Fayette County HDJ Review - Skyline Drive In (Hank's Last Stop)

Most people in West Virginia know the story of Hank William's death: That he was discovered dead on New Year's Day 1953 in the back seat of his Cadillac when his driver stopped in Oak Hill; about that there is no dispute. But in Oak Hill, there are a lot of opinions about exactly where this final scene of the singer's life played out. Most reports say it was at the Pure Oil gas station on Oak Hill (that station no longer exists), but persistent local rumors say it was just outside of Oak Hill, at the Skyline Drive In located at Hilltop. The little diner has had many names over the years, but no matter how many times they change the name on the sign, almost everyone around here calls it "Hank's Last Stop." It recently reopened and the new owners have smartly reclaimed the name and added the nickname, so it is now known as "Skyline Drive In - Hank's Last Stop."

Now we're here to review hot dogs, not get into a revisionist history debate, but we would like to point out one key and seldom reported factoid that would make it more likely that the diner was the place: His driver -- when he discovered the lifeless body in the back seat--said that he was told that there was a hospital "6 or 7 miles down the road." If this had been the old Pure Oil station, that hospital would have been only a half-mile away, not six or seven. Most people around here say he stopped at the gas station to get directions to the hospital. But enough about that.

We made the trip to the newly reopened Skyline Diner recently because a recent newspaper article listed hot dogs as their specialty. Indeed their menu is very limited, but we didn't care at all. When asked what "everything" was, the server said confidently, "chili, slaw, mustard and onions" and then added "and I make my own slaw every day." Sold.

While waiting on our hot dogs we took in some of the Hank memorabilia that adorned the walls. There is far less of it than you might expect since they embrace their HDJ's history with a subtitled sign out front. A couple of album covers and a little shrine of sorts is all there is. You can't help but think that if they would go all out and make the place a kitschy roadside attraction that they would have a flood of cars pulling off of Route 19 to see it. If it were ours, we'd have an old baby blue Cadillac sitting in the lot and Hank Williams hits playing from speakers both inside and out. We'd have Hank Williams Karaoke, Hank Williams trinkets and tshirts, and maybe some Jambalaya, Crawfish Pie and Filet Gumbo on the menu. Son of a gun, we'd have big fun at The Skyline.

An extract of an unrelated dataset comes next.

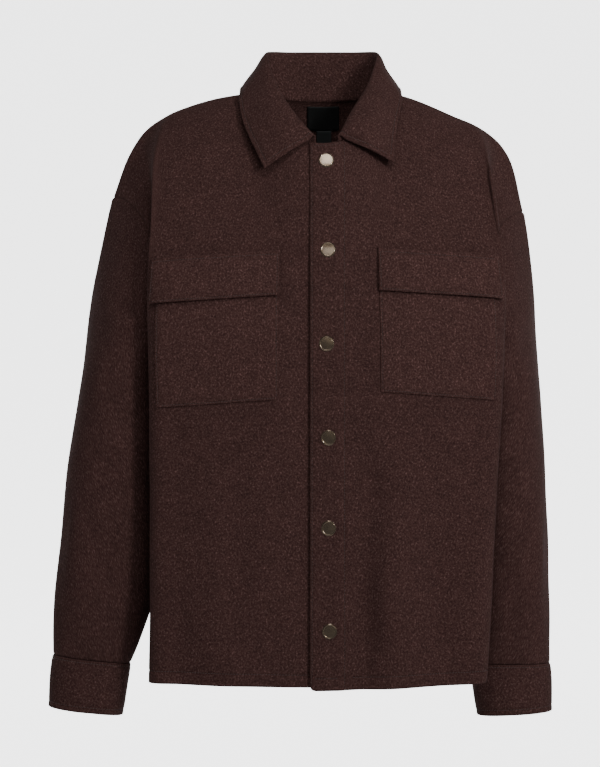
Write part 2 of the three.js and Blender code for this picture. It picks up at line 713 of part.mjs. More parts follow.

But what do we know? We just review hot dogs. Oh, and that reminds us:

When our hot dogs came we could immediately confirm that the slaw was homemade. You just can't get slaw from a tub that looks like that. And the first bite told us that it was good: Flavorful and creamy but not too runny. Slightly sweet. Unfortunately, the bun was a bit crusty - almost stale - but fortunately, that was the only negative we found. The chili was wonderfully complex and went well with the slaw. The weenie was big and beefy and the overall heft of the hot dog was great.

Skyline Drive In earns a 4 Weenie rating. It was a steamed bun away from being a 4.5, pushing a Five.

It's definitely worth a stop. Just hopefully not your last one.